Return the listing word for word, as given.

____ SUPPLIED DATA

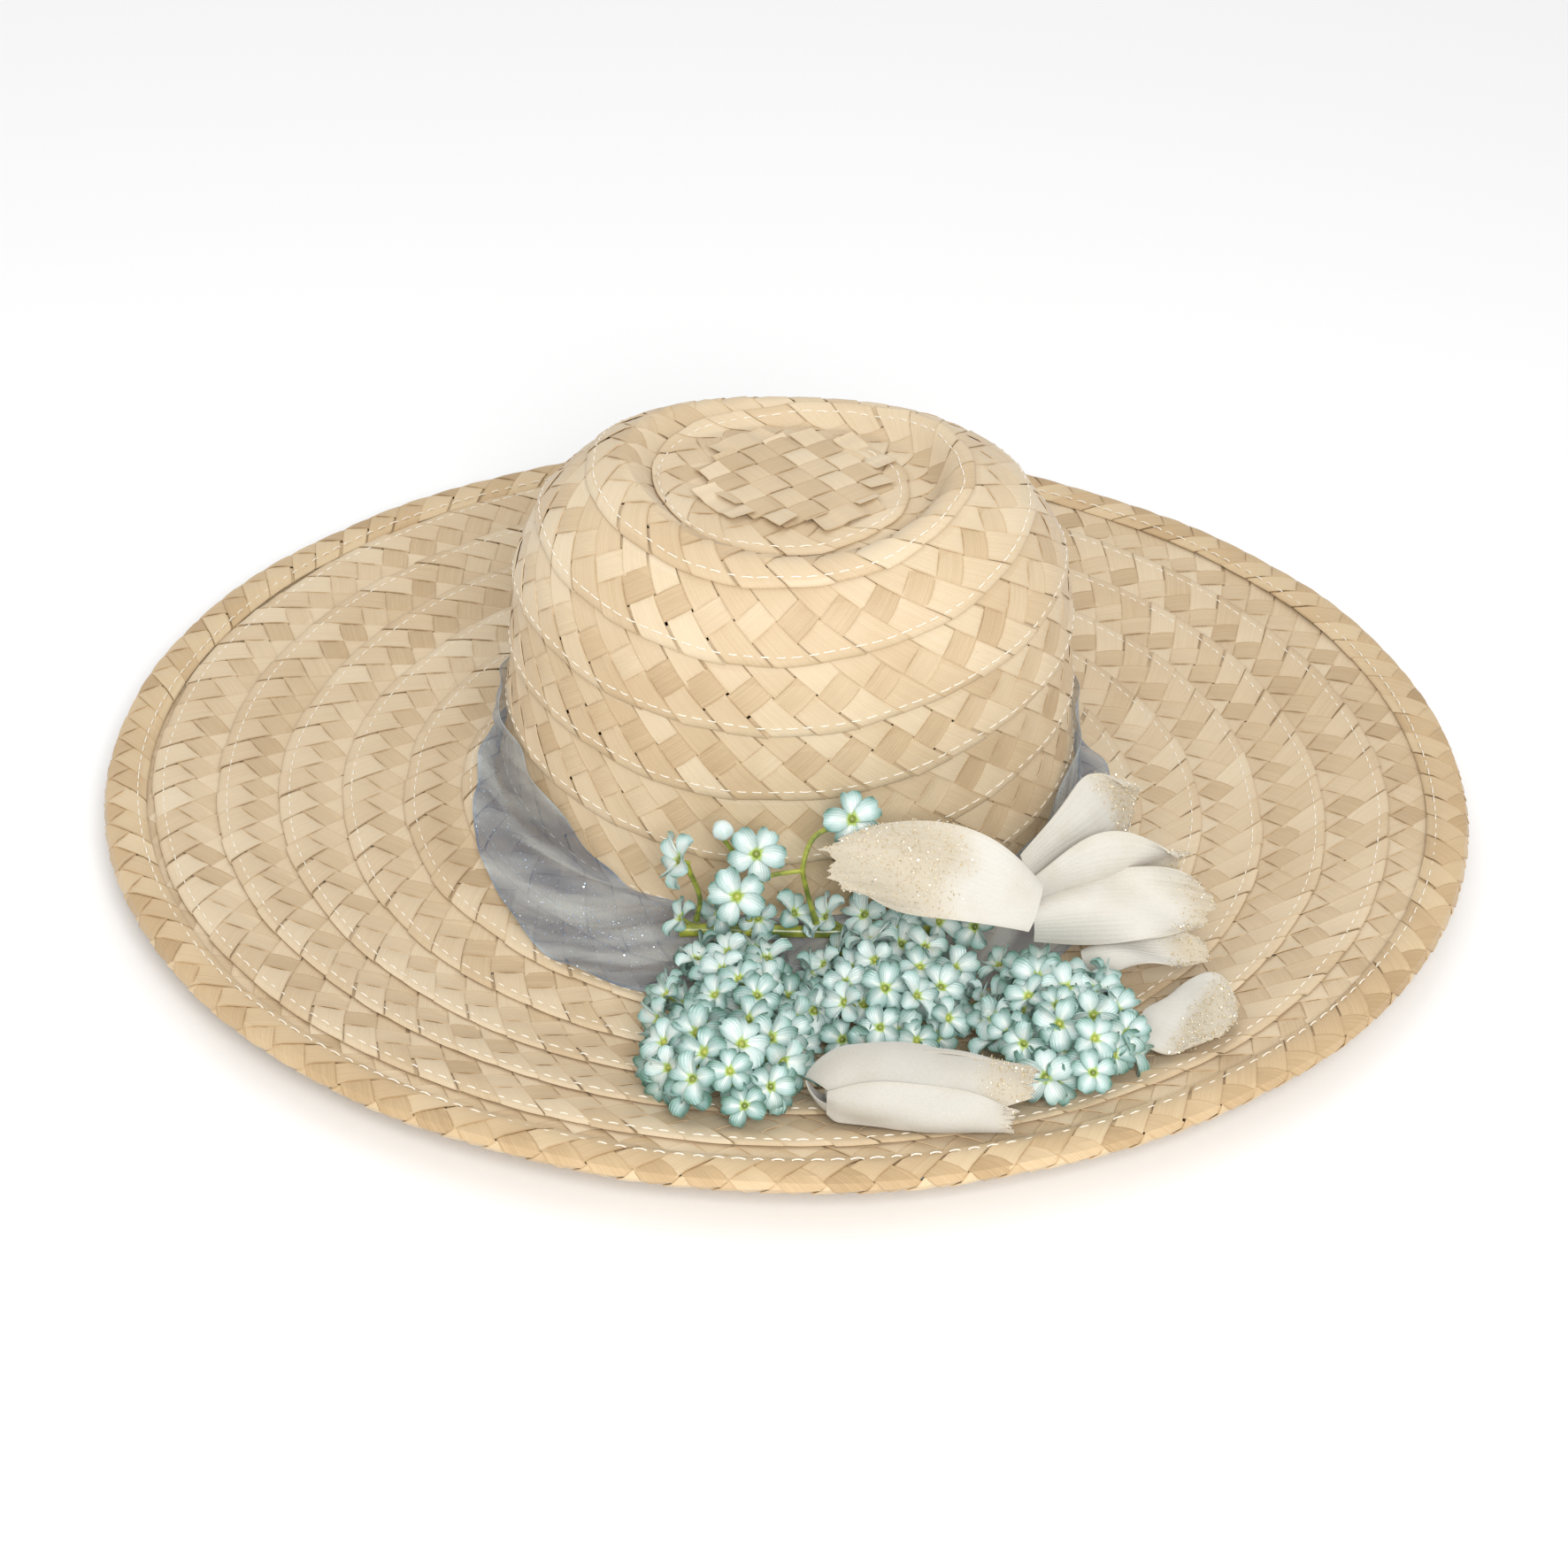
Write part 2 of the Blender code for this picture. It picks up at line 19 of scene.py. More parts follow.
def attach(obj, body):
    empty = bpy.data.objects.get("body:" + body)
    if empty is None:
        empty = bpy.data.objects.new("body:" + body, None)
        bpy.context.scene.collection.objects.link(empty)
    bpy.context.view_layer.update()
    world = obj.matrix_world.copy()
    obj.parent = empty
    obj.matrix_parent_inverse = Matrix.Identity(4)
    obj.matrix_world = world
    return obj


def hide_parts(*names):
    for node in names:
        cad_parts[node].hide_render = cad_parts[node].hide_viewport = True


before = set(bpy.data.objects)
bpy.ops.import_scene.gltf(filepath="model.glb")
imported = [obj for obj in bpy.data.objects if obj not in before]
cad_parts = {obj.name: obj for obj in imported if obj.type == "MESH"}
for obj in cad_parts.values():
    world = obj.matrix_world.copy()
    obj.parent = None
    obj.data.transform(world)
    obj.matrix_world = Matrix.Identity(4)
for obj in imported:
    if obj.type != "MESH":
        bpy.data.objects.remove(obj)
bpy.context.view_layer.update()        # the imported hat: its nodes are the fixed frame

BODY = "root"
log = logging.getLogger("sun_hat")
Points = np.ndarray
TURN = 2.0 * math.pi


class Hold(str, Enum):
    """How a piece of cloth is held on the hat."""

    LAID = "laid"
    FOLDED = "folded"


def srgb(red: int, green: int, blue: int) -> tuple[float, float, float, float]:
    """Turn a screen colour, 0 to 255, into the linear colour that a shader takes.

    Args:
        red: Red, 0 to 255.
        green: Green, 0 to 255.
        blue: Blue, 0 to 255.

    Returns:
        The linear colour with an alpha of 1.
    """
    parts = [value / 255.0 for value in (red, green, blue)]
    linear = [p / 12.92 if p <= 0.04045 else ((p + 0.055) / 1.055) ** 2.4 for p in parts]
    return (*linear, 1.0)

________

= RESPONSE TO THIS TASK =
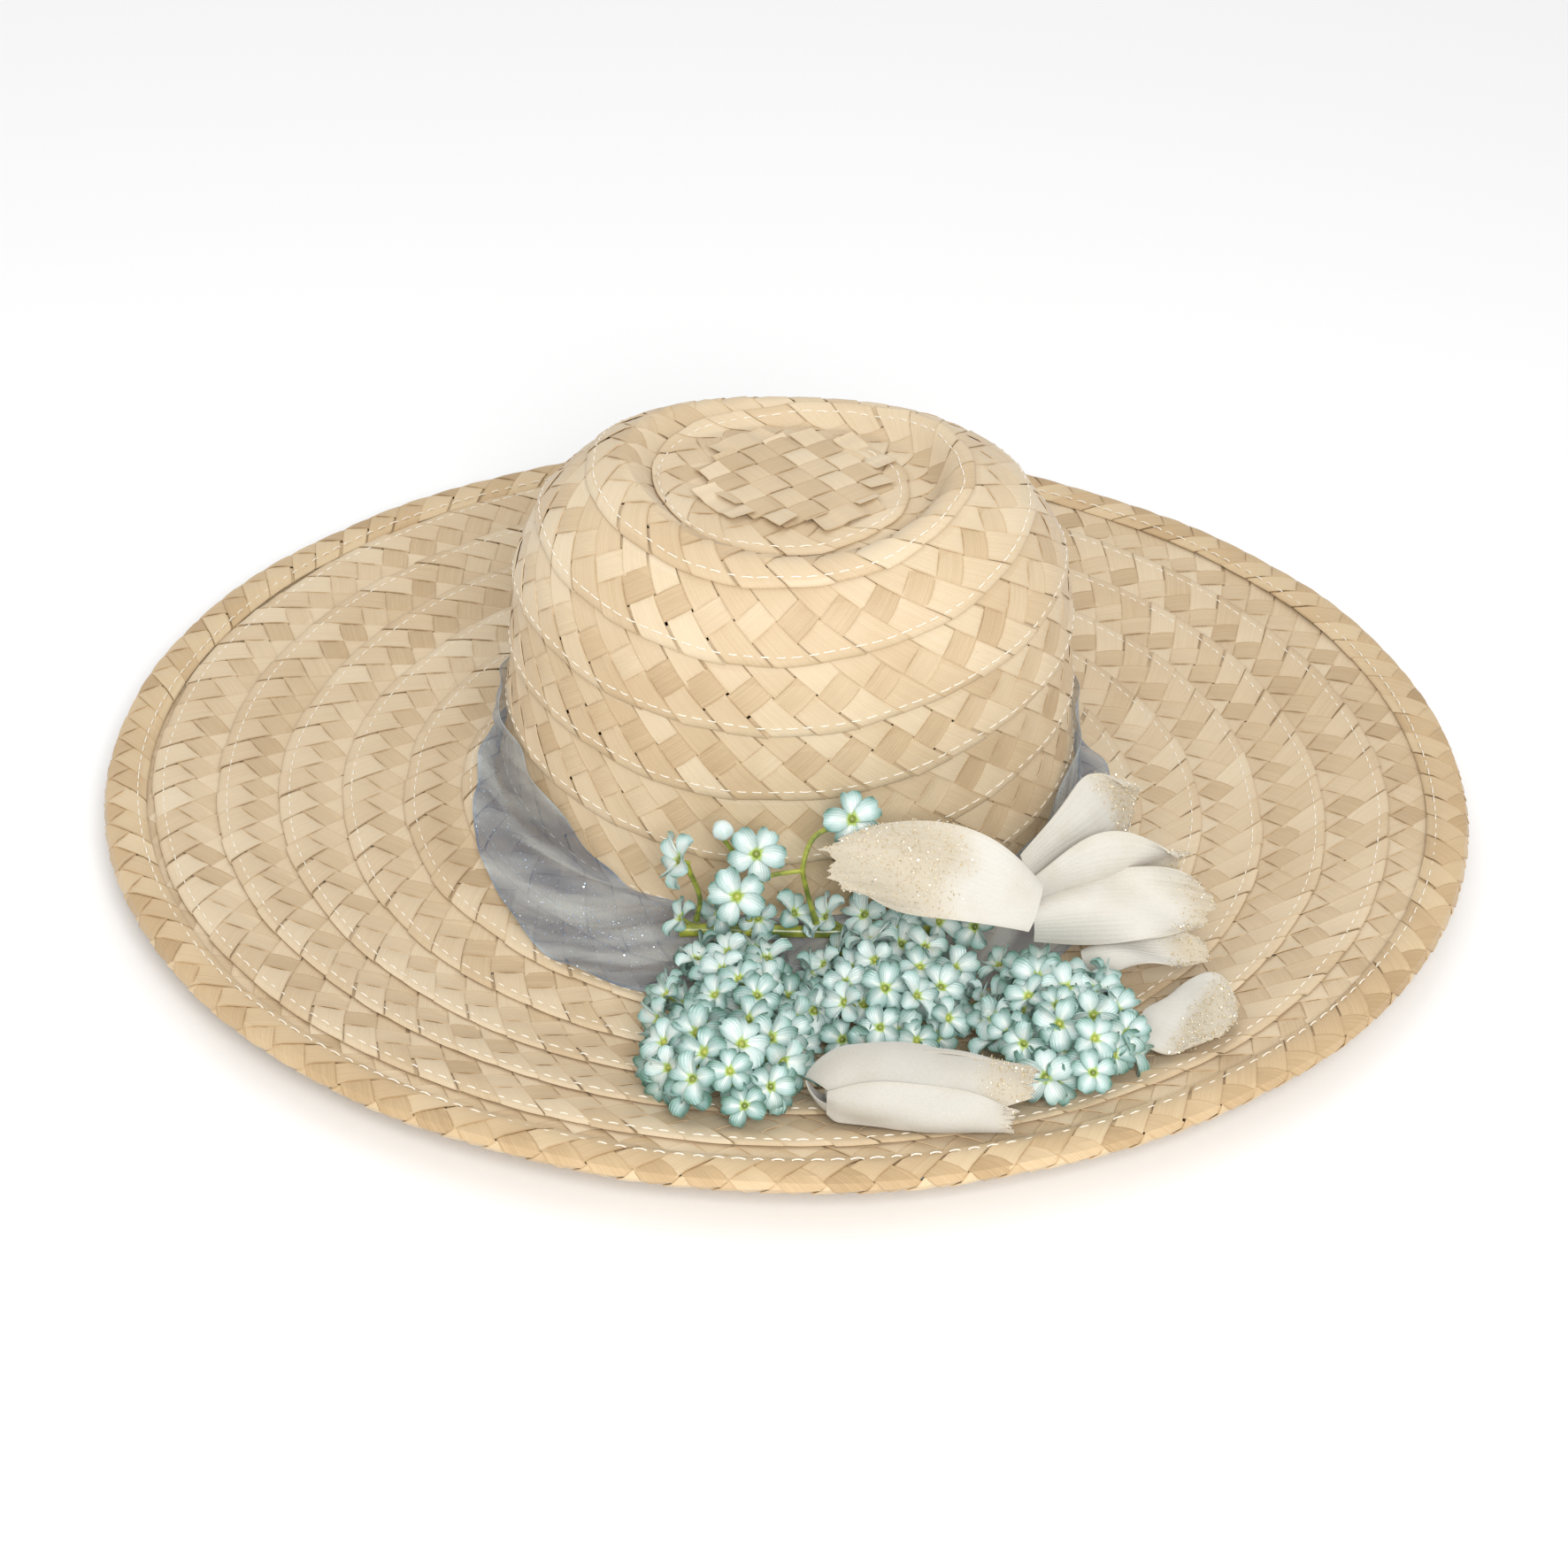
Write part 2 of the Blender code for this picture. It picks up at line 19 of scene.py. More parts follow.
def attach(obj, body):
    empty = bpy.data.objects.get("body:" + body)
    if empty is None:
        empty = bpy.data.objects.new("body:" + body, None)
        bpy.context.scene.collection.objects.link(empty)
    bpy.context.view_layer.update()
    world = obj.matrix_world.copy()
    obj.parent = empty
    obj.matrix_parent_inverse = Matrix.Identity(4)
    obj.matrix_world = world
    return obj


def hide_parts(*names):
    for node in names:
        cad_parts[node].hide_render = cad_parts[node].hide_viewport = True


before = set(bpy.data.objects)
bpy.ops.import_scene.gltf(filepath="model.glb")
imported = [obj for obj in bpy.data.objects if obj not in before]
cad_parts = {obj.name: obj for obj in imported if obj.type == "MESH"}
for obj in cad_parts.values():
    world = obj.matrix_world.copy()
    obj.parent = None
    obj.data.transform(world)
    obj.matrix_world = Matrix.Identity(4)
for obj in imported:
    if obj.type != "MESH":
        bpy.data.objects.remove(obj)
bpy.context.view_layer.update()        # the imported hat: its nodes are the fixed frame

BODY = "root"
log = logging.getLogger("sun_hat")
Points = np.ndarray
TURN = 2.0 * math.pi


class Hold(str, Enum):
    """How a piece of cloth is held on the hat."""

    LAID = "laid"
    FOLDED = "folded"


def srgb(red: int, green: int, blue: int) -> tuple[float, float, float, float]:
    """Turn a screen colour, 0 to 255, into the linear colour that a shader takes.

    Args:
        red: Red, 0 to 255.
        green: Green, 0 to 255.
        blue: Blue, 0 to 255.

    Returns:
        The linear colour with an alpha of 1.
    """
    parts = [value / 255.0 for value in (red, green, blue)]
    linear = [p / 12.92 if p <= 0.04045 else ((p + 0.055) / 1.055) ** 2.4 for p in parts]
    return (*linear, 1.0)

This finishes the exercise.